Pathogenic antibodies promote and exacerbate allergic inflammation. Antibody responses are controlled by a delicate balance between stimulatory signals from T follicular helper (Tfh) cells and inhibitory signals from T follicular regulatory (Tfr) cells. Alterations in this balance can lead to pathogenic antibody responses and disease. Although subsets of Tfh and Tfr cells have been implicated in controlling allergies, the precise mechanisms of how these cells regulate distinct stages of allergic inflammation are not currently known. We hypothesize that individual subsets of Tfh and Tfr cells have unique and multifaceted roles during distinct stages of allergic inflammation. Moreover, we hypothesize that the composition of Tfh and Tfr subsets evolves over time to orchestrate allergic disease. By elucidating how Tfh and Tfr cell subsets control allergic inflammation, new strategies can be developed that specifically target pathogenic responses during allergies without affecting broad immune responses. To test these hypotheses, we have developed a number of novel mouse models for the in-depth study of the roles of specialized subsets of Tfh and Tfr cells in allergies.
Our aims are to 1) Determine how Tfr cells control allergic inflammation through regulating B, Tfh13 and Tfh21 cells; and 2) Assess how the evolving composition of unique Tfh cell subsets orchestrates allergic inflammation.
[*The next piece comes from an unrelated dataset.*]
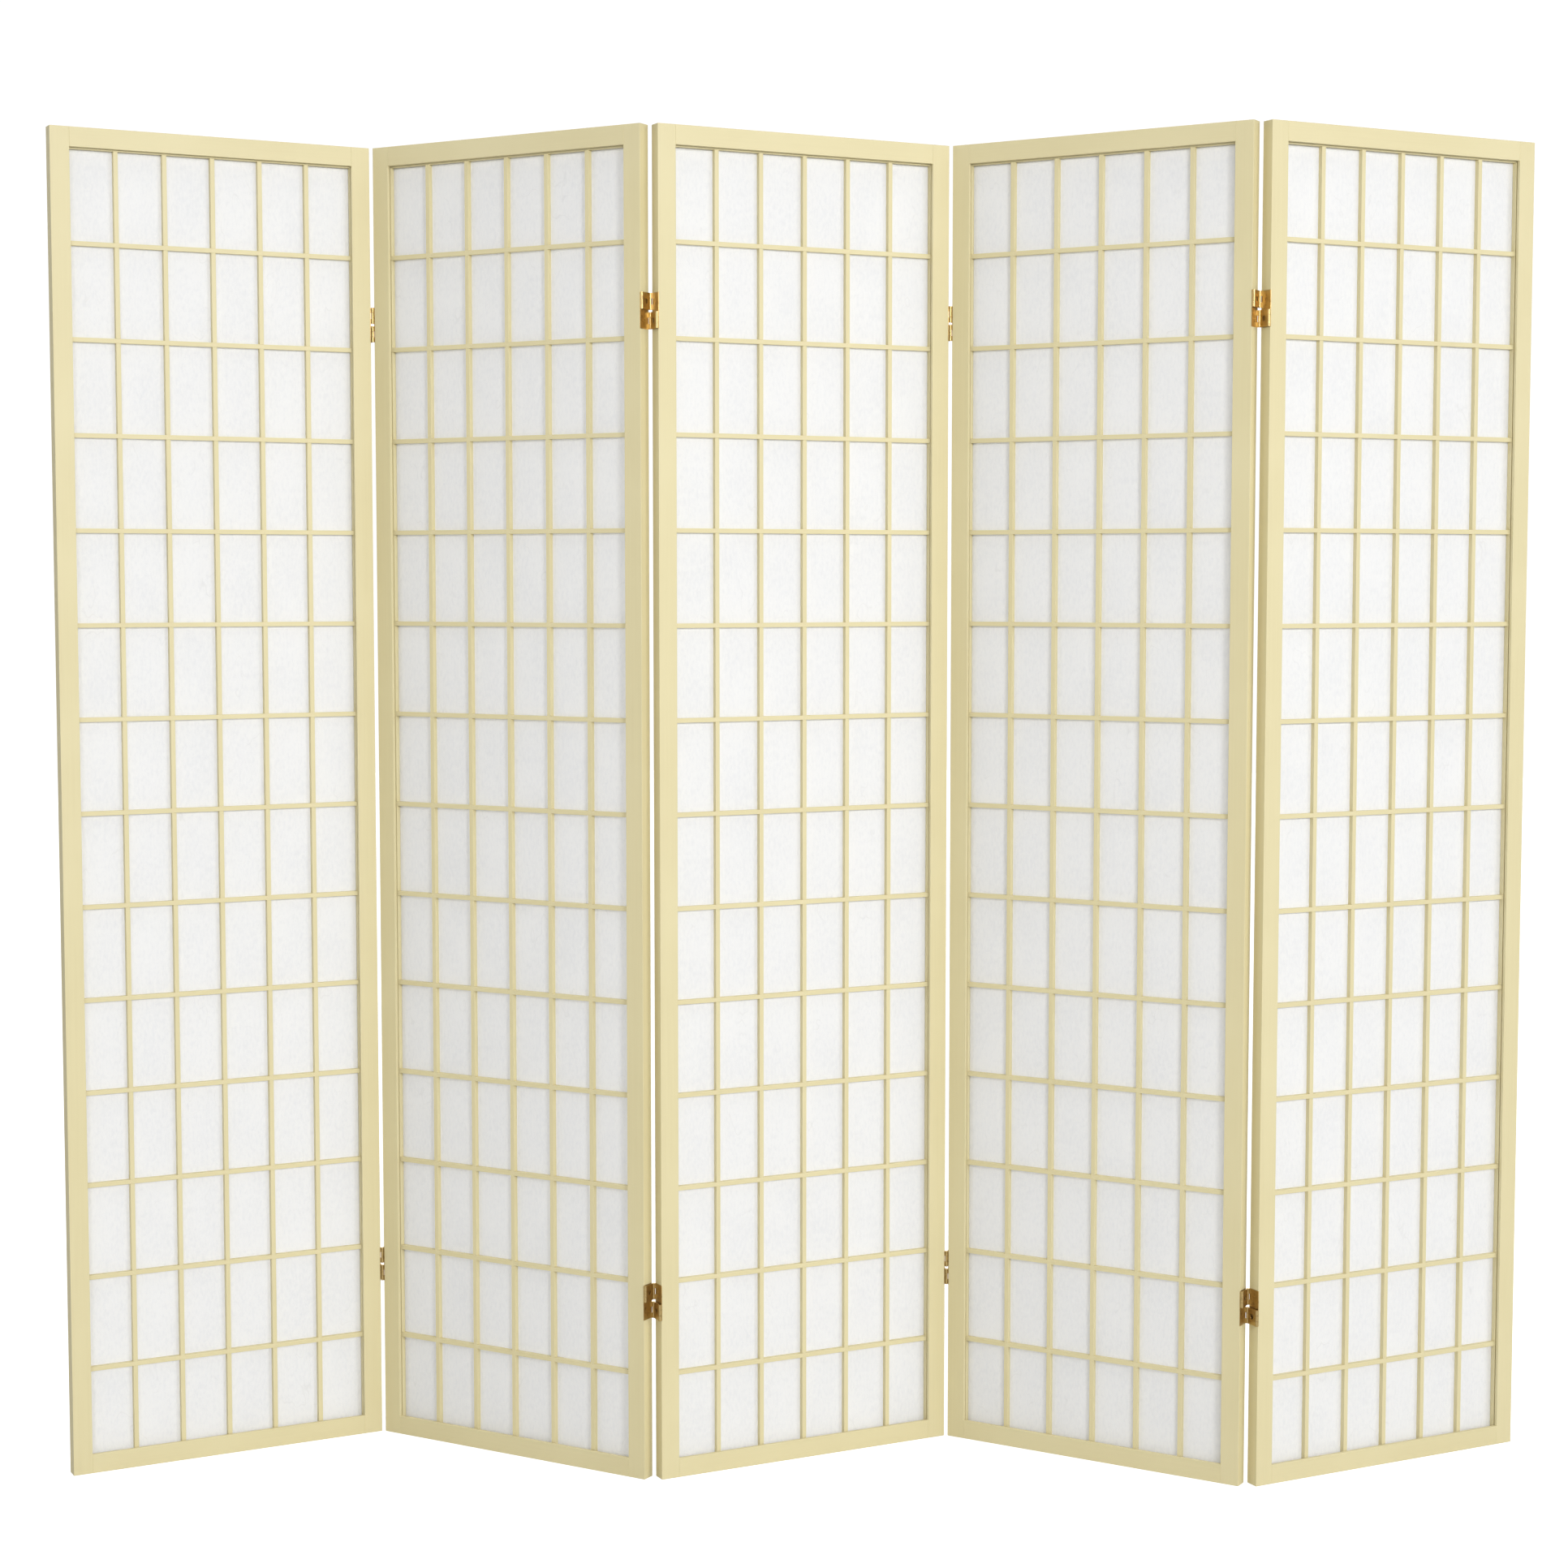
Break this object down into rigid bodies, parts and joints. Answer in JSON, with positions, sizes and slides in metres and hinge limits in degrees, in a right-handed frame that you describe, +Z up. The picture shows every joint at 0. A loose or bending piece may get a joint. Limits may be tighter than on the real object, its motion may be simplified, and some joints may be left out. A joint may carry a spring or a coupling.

Our goals are to elucidate mechanisms used by Tfh and Tfr cell subsets to regulate allergies, and to identify targeted strategies to limit allergic inflammation.
The incidence of allergies is steadily increasing world-wide. Despite a large amount of effort, the cellular mechanisms controlling allergic inflammation are not completely known. The proposed studies will identify how follicular T cells control allergic inflammation, providing a framework for new therapeutics to treat allergies.